# START OF AVAILABLE DATA

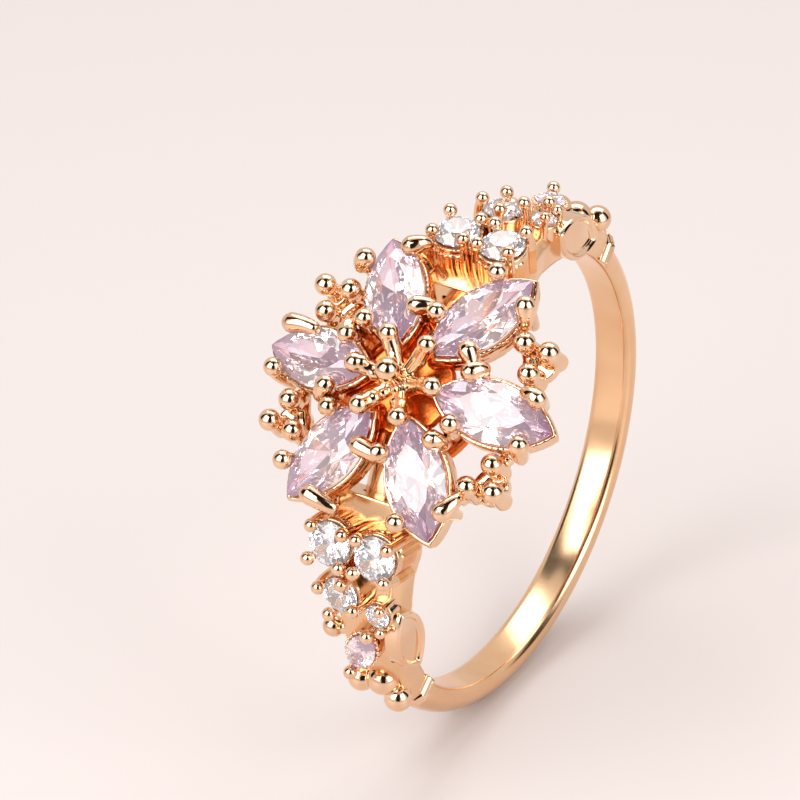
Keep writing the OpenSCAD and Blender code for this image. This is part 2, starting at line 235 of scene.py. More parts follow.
def makeWireTree():
    tree = bpy.data.node_groups.new("rodsAndBeads", "GeometryNodeTree")
    tree.interface.new_socket("Geometry", in_out="INPUT", socket_type="NodeSocketGeometry")
    for name, kind in (("Rod sides", "NodeSocketInt"), ("Bead detail", "NodeSocketInt"),
                       ("Metal", "NodeSocketMaterial")):
        tree.interface.new_socket(name, in_out="INPUT", socket_type=kind)
    tree.interface.new_socket("Geometry", in_out="OUTPUT", socket_type="NodeSocketGeometry")
    source = addNode(tree, "NodeGroupInput")
    isWire = addNode(tree, "GeometryNodeInputNamedAttribute", {"data_type": "BOOLEAN", "Name": "isWire"})
    rodRadius = addNode(tree, "GeometryNodeInputNamedAttribute", {"data_type": "FLOAT", "Name": "rodRadius"})
    beadRadius = addNode(tree, "GeometryNodeInputNamedAttribute", {"data_type": "FLOAT", "Name": "beadRadius"})
    path = addNode(tree, "GeometryNodeMeshToCurve", links={
        "Mesh": source.outputs["Geometry"], "Selection": isWire.outputs["Attribute"]})
    sized = addNode(tree, "GeometryNodeSetCurveRadius", links={
        "Curve": path.outputs["Curve"], "Radius": rodRadius.outputs["Attribute"]})
    section = addNode(tree, "GeometryNodeCurvePrimitiveCircle", {"Radius": 1.0},
                      {"Resolution": source.outputs["Rod sides"]})
    rods = addNode(tree, "GeometryNodeCurveToMesh", {"Fill Caps": True}, {
        "Curve": sized.outputs["Curve"], "Profile Curve": section.outputs["Curve"]})
    if "Scale" in rods.inputs:
        tree.links.new(rodRadius.outputs["Attribute"], rods.inputs["Scale"])
    hasBead = addNode(tree, "FunctionNodeCompare", {"operation": "GREATER_THAN", 1: 0.001},
                      {0: beadRadius.outputs["Attribute"]})
    ball = addNode(tree, "GeometryNodeMeshIcoSphere", {"Radius": 1.0},
                   {"Subdivisions": source.outputs["Bead detail"]})
    beads = addNode(tree, "GeometryNodeInstanceOnPoints", links={
        "Points": source.outputs["Geometry"], "Selection": hasBead.outputs["Result"],
        "Instance": ball.outputs["Mesh"], "Scale": beadRadius.outputs["Attribute"]})
    joined = addNode(tree, "GeometryNodeJoinGeometry")
    for piece in (source.outputs["Geometry"], rods.outputs["Mesh"], beads.outputs["Instances"]):
        tree.links.new(piece, joined.inputs["Geometry"])
    real = addNode(tree, "GeometryNodeRealizeInstances", links={"Geometry": joined.outputs["Geometry"]})
    metal = addNode(tree, "GeometryNodeSetMaterial", links={
        "Geometry": real.outputs["Geometry"], "Material": source.outputs["Metal"]})
    sink = addNode(tree, "NodeGroupOutput")
    tree.links.new(metal.outputs["Geometry"], sink.inputs["Geometry"])
    return tree


wireTree = makeWireTree()


def setInput(modifier, name, value):
    for item in modifier.node_group.interface.items_tree:
        if item.name == name and item.in_out == "INPUT":
            modifier[item.identifier] = value


# ---- shapes on the bench: points, faces, and wires with a radius at each point


def newShape():
    return {"points": [], "faces": [], "edges": [], "rods": [], "beads": []}


def addPoints(shape, points, rods, bead=0.0):
    first = len(shape["points"])
    shape["points"] += [tuple(p) for p in points]
    shape["rods"] += list(rods)
    shape["beads"] += [0.0] * (len(points) - 1) + [bead]
    return first


def addRod(shape, points, radii, bead=0.0):
    if not isinstance(radii, (list, tuple)):
        radii = [radii] * len(points)
    first = addPoints(shape, points, radii, bead)
    shape["edges"] += [(first + i, first + i + 1) for i in range(len(points) - 1)]


def addBead(shape, point, radius):
    addPoints(shape, [point], [0.0], radius)


def addLoft(shape, rings, loop=False):
    size = len(rings[0])
    first = addPoints(shape, [p for ring in rings for p in ring], [0.0] * size * len(rings))
    count = len(rings)
    for i in range(count if loop else count - 1):
        a, b = first + i * size, first + (i + 1) % count * size
        for j in range(size):
            k = (j + 1) % size
            shape["faces"].append((a + j, a + k, b + k, b + j))
    if not loop:
        shape["faces"].append(tuple(range(first + size - 1, first - 1, -1)))
        shape["faces"].append(tuple(first + (count - 1) * size + j for j in range(size)))


def bend(start, middle, end, steps=8):
    a, b, c = Vector(start), Vector(middle), Vector(end)
    return [a * (1 - t) ** 2 + b * 2 * t * (1 - t) + c * t * t for t in (i / steps for i in range(steps + 1))]


def moved(matrix, points):
    return [matrix @ Vector(p) for p in points]


def lensHalf(length, width, u, grow=0.0):
    arc = (length * length + width * width) / (4 * width)
    inside = (arc + grow) ** 2 - u * u
    return max(math.sqrt(max(inside, 0.0)) - arc + width / 2, 0.0)


def lensPoint(length, width, angle, grow=0.0):
    arc = (length * length + width * width) / (4 * width)
    reach = math.sqrt((arc + grow) ** 2 - (arc - width / 2) ** 2)
    u = reach * math.cos(angle)
    v = lensHalf(length, width, u, grow)
    return u, v if math.sin(angle) >= 0 else -v


def circlePoint(diameter, angle, grow=0.0):
    radius = diameter / 2 + grow
    return radius * math.cos(angle), radius * math.sin(angle)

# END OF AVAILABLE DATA

**WORK REQUIRED:** Your task is to output all of the data above word for word.

**EXERCISE RESULT:**
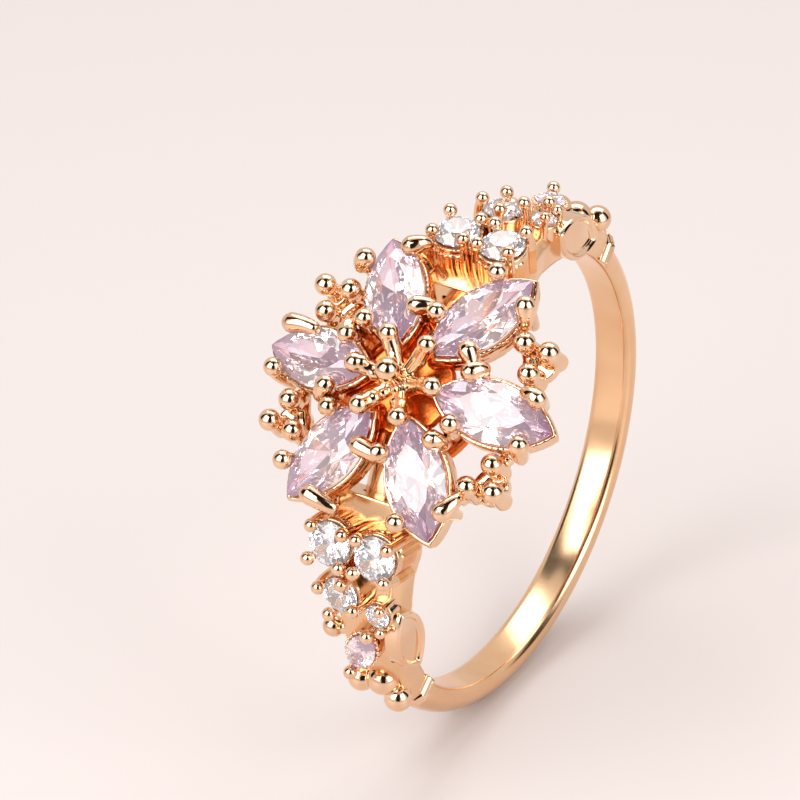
Keep writing the OpenSCAD and Blender code for this image. This is part 2, starting at line 235 of scene.py. More parts follow.
def makeWireTree():
    tree = bpy.data.node_groups.new("rodsAndBeads", "GeometryNodeTree")
    tree.interface.new_socket("Geometry", in_out="INPUT", socket_type="NodeSocketGeometry")
    for name, kind in (("Rod sides", "NodeSocketInt"), ("Bead detail", "NodeSocketInt"),
                       ("Metal", "NodeSocketMaterial")):
        tree.interface.new_socket(name, in_out="INPUT", socket_type=kind)
    tree.interface.new_socket("Geometry", in_out="OUTPUT", socket_type="NodeSocketGeometry")
    source = addNode(tree, "NodeGroupInput")
    isWire = addNode(tree, "GeometryNodeInputNamedAttribute", {"data_type": "BOOLEAN", "Name": "isWire"})
    rodRadius = addNode(tree, "GeometryNodeInputNamedAttribute", {"data_type": "FLOAT", "Name": "rodRadius"})
    beadRadius = addNode(tree, "GeometryNodeInputNamedAttribute", {"data_type": "FLOAT", "Name": "beadRadius"})
    path = addNode(tree, "GeometryNodeMeshToCurve", links={
        "Mesh": source.outputs["Geometry"], "Selection": isWire.outputs["Attribute"]})
    sized = addNode(tree, "GeometryNodeSetCurveRadius", links={
        "Curve": path.outputs["Curve"], "Radius": rodRadius.outputs["Attribute"]})
    section = addNode(tree, "GeometryNodeCurvePrimitiveCircle", {"Radius": 1.0},
                      {"Resolution": source.outputs["Rod sides"]})
    rods = addNode(tree, "GeometryNodeCurveToMesh", {"Fill Caps": True}, {
        "Curve": sized.outputs["Curve"], "Profile Curve": section.outputs["Curve"]})
    if "Scale" in rods.inputs:
        tree.links.new(rodRadius.outputs["Attribute"], rods.inputs["Scale"])
    hasBead = addNode(tree, "FunctionNodeCompare", {"operation": "GREATER_THAN", 1: 0.001},
                      {0: beadRadius.outputs["Attribute"]})
    ball = addNode(tree, "GeometryNodeMeshIcoSphere", {"Radius": 1.0},
                   {"Subdivisions": source.outputs["Bead detail"]})
    beads = addNode(tree, "GeometryNodeInstanceOnPoints", links={
        "Points": source.outputs["Geometry"], "Selection": hasBead.outputs["Result"],
        "Instance": ball.outputs["Mesh"], "Scale": beadRadius.outputs["Attribute"]})
    joined = addNode(tree, "GeometryNodeJoinGeometry")
    for piece in (source.outputs["Geometry"], rods.outputs["Mesh"], beads.outputs["Instances"]):
        tree.links.new(piece, joined.inputs["Geometry"])
    real = addNode(tree, "GeometryNodeRealizeInstances", links={"Geometry": joined.outputs["Geometry"]})
    metal = addNode(tree, "GeometryNodeSetMaterial", links={
        "Geometry": real.outputs["Geometry"], "Material": source.outputs["Metal"]})
    sink = addNode(tree, "NodeGroupOutput")
    tree.links.new(metal.outputs["Geometry"], sink.inputs["Geometry"])
    return tree


wireTree = makeWireTree()


def setInput(modifier, name, value):
    for item in modifier.node_group.interface.items_tree:
        if item.name == name and item.in_out == "INPUT":
            modifier[item.identifier] = value


# ---- shapes on the bench: points, faces, and wires with a radius at each point


def newShape():
    return {"points": [], "faces": [], "edges": [], "rods": [], "beads": []}


def addPoints(shape, points, rods, bead=0.0):
    first = len(shape["points"])
    shape["points"] += [tuple(p) for p in points]
    shape["rods"] += list(rods)
    shape["beads"] += [0.0] * (len(points) - 1) + [bead]
    return first


def addRod(shape, points, radii, bead=0.0):
    if not isinstance(radii, (list, tuple)):
        radii = [radii] * len(points)
    first = addPoints(shape, points, radii, bead)
    shape["edges"] += [(first + i, first + i + 1) for i in range(len(points) - 1)]


def addBead(shape, point, radius):
    addPoints(shape, [point], [0.0], radius)


def addLoft(shape, rings, loop=False):
    size = len(rings[0])
    first = addPoints(shape, [p for ring in rings for p in ring], [0.0] * size * len(rings))
    count = len(rings)
    for i in range(count if loop else count - 1):
        a, b = first + i * size, first + (i + 1) % count * size
        for j in range(size):
            k = (j + 1) % size
            shape["faces"].append((a + j, a + k, b + k, b + j))
    if not loop:
        shape["faces"].append(tuple(range(first + size - 1, first - 1, -1)))
        shape["faces"].append(tuple(first + (count - 1) * size + j for j in range(size)))


def bend(start, middle, end, steps=8):
    a, b, c = Vector(start), Vector(middle), Vector(end)
    return [a * (1 - t) ** 2 + b * 2 * t * (1 - t) + c * t * t for t in (i / steps for i in range(steps + 1))]


def moved(matrix, points):
    return [matrix @ Vector(p) for p in points]


def lensHalf(length, width, u, grow=0.0):
    arc = (length * length + width * width) / (4 * width)
    inside = (arc + grow) ** 2 - u * u
    return max(math.sqrt(max(inside, 0.0)) - arc + width / 2, 0.0)


def lensPoint(length, width, angle, grow=0.0):
    arc = (length * length + width * width) / (4 * width)
    reach = math.sqrt((arc + grow) ** 2 - (arc - width / 2) ** 2)
    u = reach * math.cos(angle)
    v = lensHalf(length, width, u, grow)
    return u, v if math.sin(angle) >= 0 else -v


def circlePoint(diameter, angle, grow=0.0):
    radius = diameter / 2 + grow
    return radius * math.cos(angle), radius * math.sin(angle)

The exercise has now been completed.